According to the summary of student feedback, classes with helpful, real-world applications were considered the most important and popular. These courses included Survivor!, in which students learn wilderness survival skills and U.S. military techniques, and Financial Fitness, a class that teaches students about investing, retirement and taxes.

Roberts said he was pleased with students' positive feedback on PLUS2 courses.

"It can be an inconvenience," he said, "but it's surprising how many positive e-mails instructors get that say, 'Hey, I really wasn't looking forward to this but I found out I had a sleeping disorder by taking this class,' or, you know, 'My friend has had some eating issues and I really learned how to deal with them by taking this class.'

"One of those positive e-mails is worth the negative comments."

Tracy Cassalia, the Recreation and Wellness department's health educator, said students were fortunate to be getting the available information and that it wouldn't be so easy later in life.

"Our dietitian teaches our nutrition class," she said. "If you sit with a dietitian when you graduate to talk about these things it's going to cost $35 to $50 an hour.

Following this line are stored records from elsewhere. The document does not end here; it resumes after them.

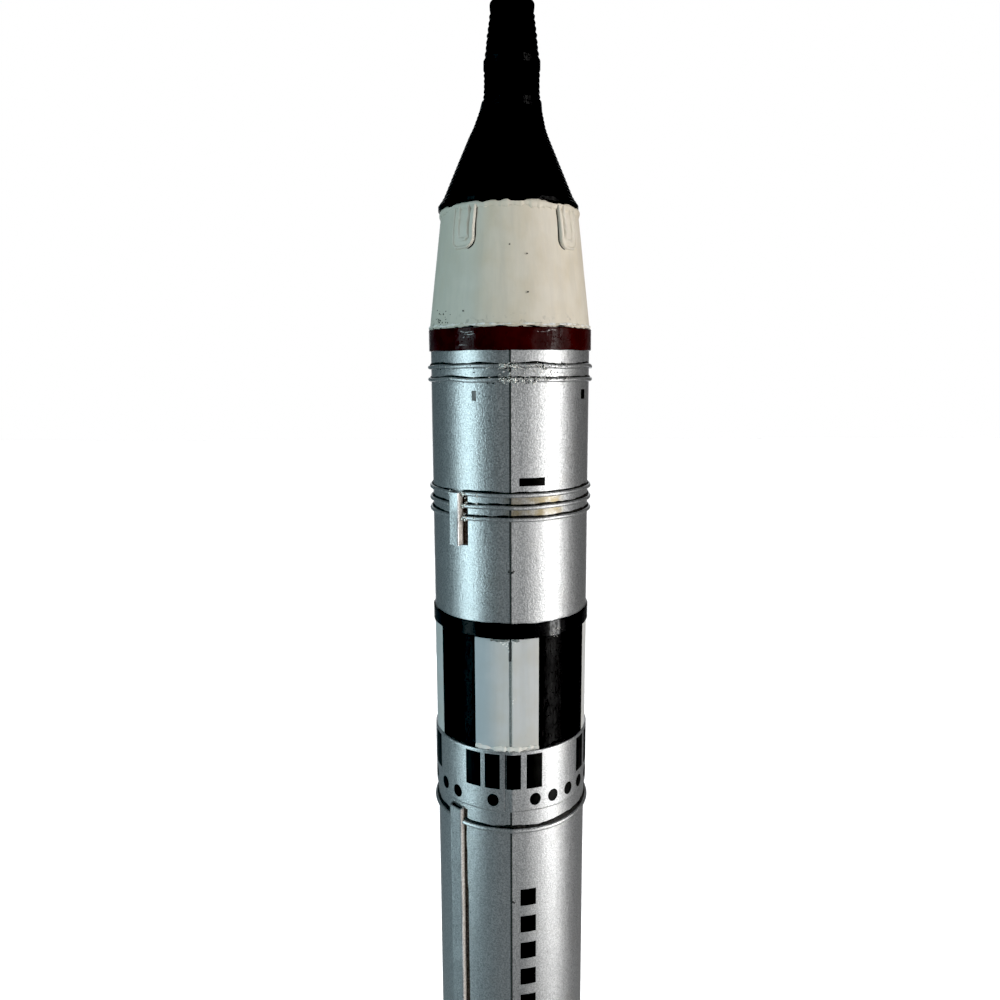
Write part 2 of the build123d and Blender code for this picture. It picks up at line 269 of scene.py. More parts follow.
def field(name, surface, middle, size, body, finish, thick, ragged, rounded=False):
    """A patch of paint on a surface: middle is (azimuth, height), size (width, height) in mm.

    A rounded field is an oval. Ragged is how far its edges waver, in mm.
    """
    azimuth, height = middle
    width, tall = size
    per_mm = math.degrees(1 / surface(azimuth, height))
    across = steps(-1, 1, max(0.02, 0.28 / width) * 2)
    outer, inner = [], []
    for v in steps(-1, 1, max(0.05, 0.6 / tall) * 2):
        outer.append([])
        inner.append([])
        for u in across:
            x, y = (u * math.sqrt(1 - v * v / 2), v * math.sqrt(1 - u * u / 2)) if rounded else (u, v)
            x = x * width / 2 + waver(y * tall / 5, azimuth, ragged) * abs(x)
            y = y * tall / 2 + waver(x / 2.5, azimuth + 0.5, ragged) * abs(y)
            place = (azimuth + x * per_mm, height + y)
            rim = 0.04 if max(abs(u), abs(v)) > 0.999 else 0.0
            outer[-1].append(point(place[0], surface(*place) + thick - rim, place[1]))
            inner[-1].append(point(place[0], surface(*place) - 0.05, place[1]))
    return new_object(name, plate(outer, inner), body, finish, 60.0)


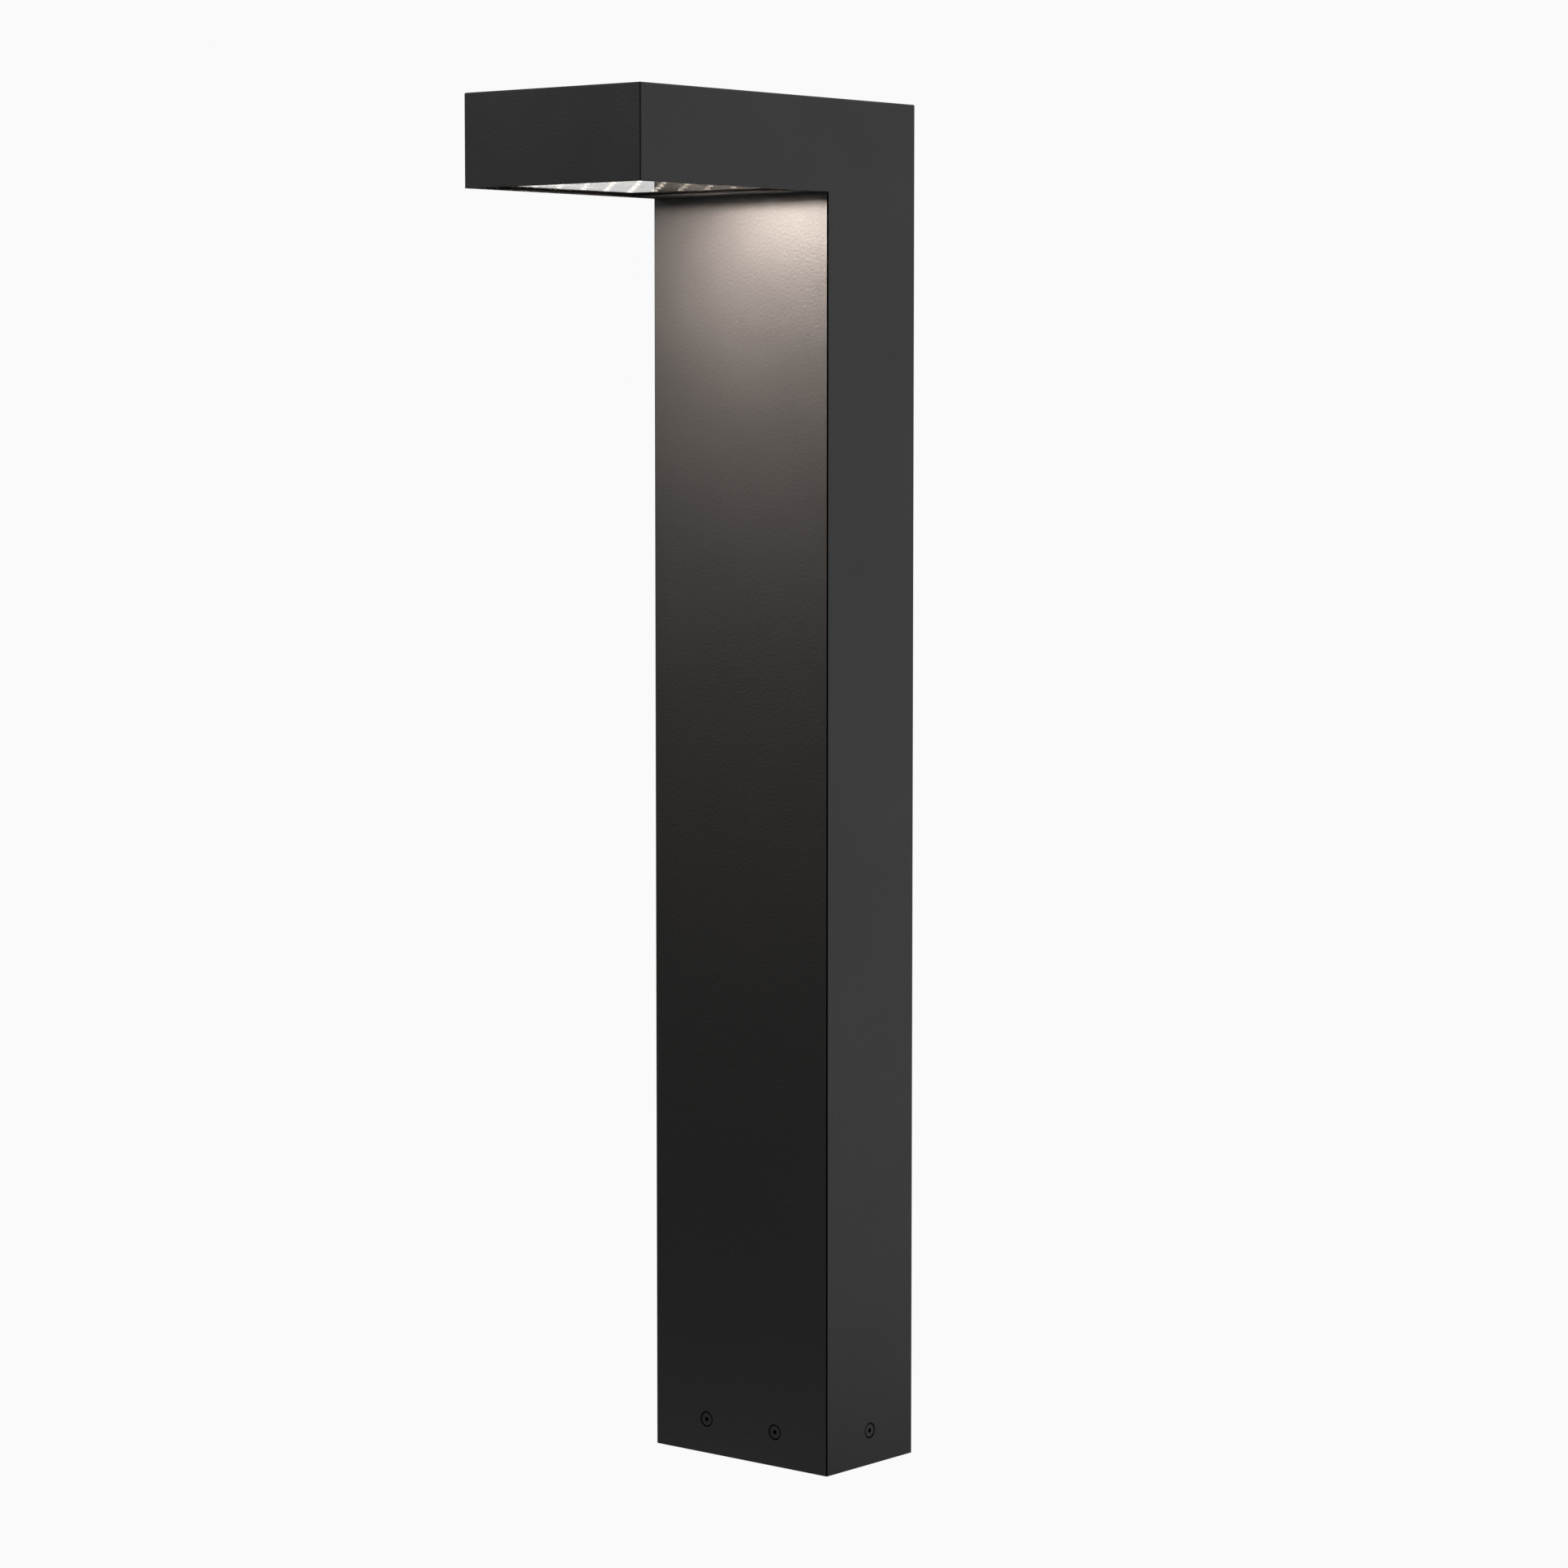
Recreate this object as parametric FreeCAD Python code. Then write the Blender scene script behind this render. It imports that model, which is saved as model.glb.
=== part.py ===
import FreeCAD, Part

import math
import os

V = FreeCAD.Vector
X_AXIS = V(1, 0, 0)
Y_AXIS = V(0, 1, 0)
Z_AXIS = V(0, 0, 1)

# Axes: +Z up, X across the column, and the head reaches out towards -Y.
# Origin: centre of the column's footprint on the ground.

# ---- overall sizes (mm) ----
TOTAL_HEIGHT = 900.0
COLUMN_WIDTH = 150.0
COLUMN_DEPTH = 90.0
HEAD_LENGTH = 270.0
HEAD_HEIGHT = 60.0
WALL = 3.0
EDGE_RADIUS = 1.0
SEAT = 0.15

# ---- fasteners: clearance radius over the thread, then each screw ----
HOLE_CLEARANCE = 0.25
M5_RADIUS = 2.5
M5_LENGTH = 14.0
M5_HEAD_RADIUS = 4.95
M5_HEAD_RECESS = 0.2
M5_SOCKET_ACROSS = 3.0
M5_SOCKET_DEPTH = 2.0
COUNTERSINK_RADIUS = 5.3
M4_RADIUS = 2.0
M4_HEAD_RADIUS = 3.8
M4_HEAD_HEIGHT = 2.6
M4_DRIVE_ACROSS = 2.5
M4_DRIVE_DEPTH = 1.4
M4_NUT_ACROSS = 7.0
M4_NUT_HEIGHT = 3.2
M3_RADIUS = 1.5
M3_HEAD_RADIUS = 2.75
M3_HEAD_HEIGHT = 1.8
M3_DRIVE_ACROSS = 2.0
M3_DRIVE_DEPTH = 1.0

# ---- base: anchor plate, upstand and the six column screws ----
BASE_CLEARANCE = 0.5
PLATE_THICKNESS = 8.0
PLATE_CORNER = 4.0
ANCHOR_SPACING_X = 100.0
ANCHOR_SPACING_Y = 44.0
ANCHOR_HOLE_RADIUS = 4.5
CABLE_HOLE_RADIUS = 16.0
UPSTAND_WALL = 4.0
UPSTAND_TOP = 45.0
COLUMN_SCREW_HEIGHT = 23.0
COLUMN_SCREW_SPACING = 60.0
CLINCH_BODY_RADIUS = 5.5
CLINCH_BODY_LENGTH = 4.0
CLINCH_PILOT_RADIUS = 3.3
CLINCH_PILOT_LENGTH = 3.0

# ---- head: opening, glass, gasket and ledge ----
CROSS_PLATE_REACH = 25.0
GLASS_RECESS = 1.5
GLASS_THICKNESS = 4.0
GLASS_CLEARANCE = 0.3
GASKET_THICKNESS = 2.0
LEDGE_WIDTH = 8.0
LEDGE_THICKNESS = 3.0
LEDGE_BACK_BAR = 10.0

# ---- light engine ----
LENS_COUNT = 6
LENS_PITCH = 22.5
LENS_RADIUS = 7.5
LENS_RISE = 4.5
LENS_PLATE_THICKNESS = 2.0
LENS_PLATE_MARGIN = 0.25
LENS_SKIRT_HEIGHT = 2.4
LENS_SKIRT_WIDTH = 0.8
LENS_SCREW_PITCHES = 2.0
BOARD_THICKNESS = 1.6
BOARD_MARGIN = 2.0
BOARD_TAB_WIDTH = 30.0
BOARD_TAB_OVERHANG = 5.0
PAD_THICKNESS = 1.0
PACKAGE_SIZE = 3.5
PACKAGE_HEIGHT = 1.4
SINK_BASE_THICKNESS = 5.0
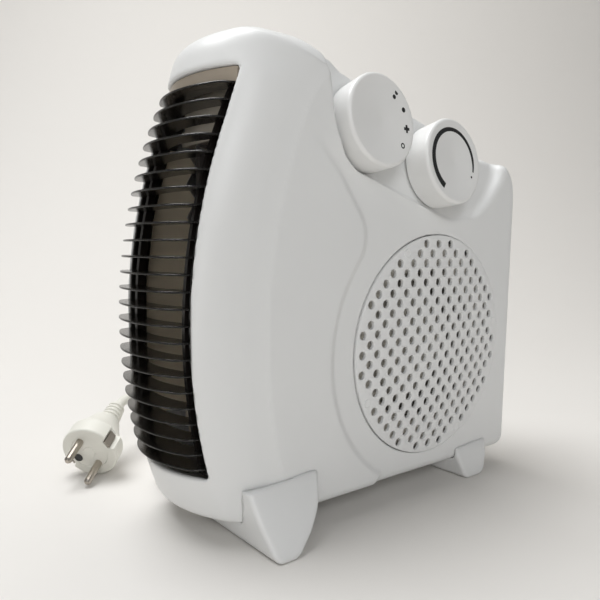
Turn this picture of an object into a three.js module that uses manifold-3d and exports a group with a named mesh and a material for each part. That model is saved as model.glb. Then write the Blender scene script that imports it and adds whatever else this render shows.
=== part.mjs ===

"Or even to get some of that financial information, you're going to be paying a couple hundred dollars for information that you're getting for free."

Roberts said he hoped to establish more concrete ideas this summer and get more student input during open discussion sessions during the fall. He said he then hoped to create a formal proposal that would be submitted to Academic Council and ideally instituted by fall 2010.

He stressed the importance of student input.

"That's what it's all about," he said. "We're trying to help the students."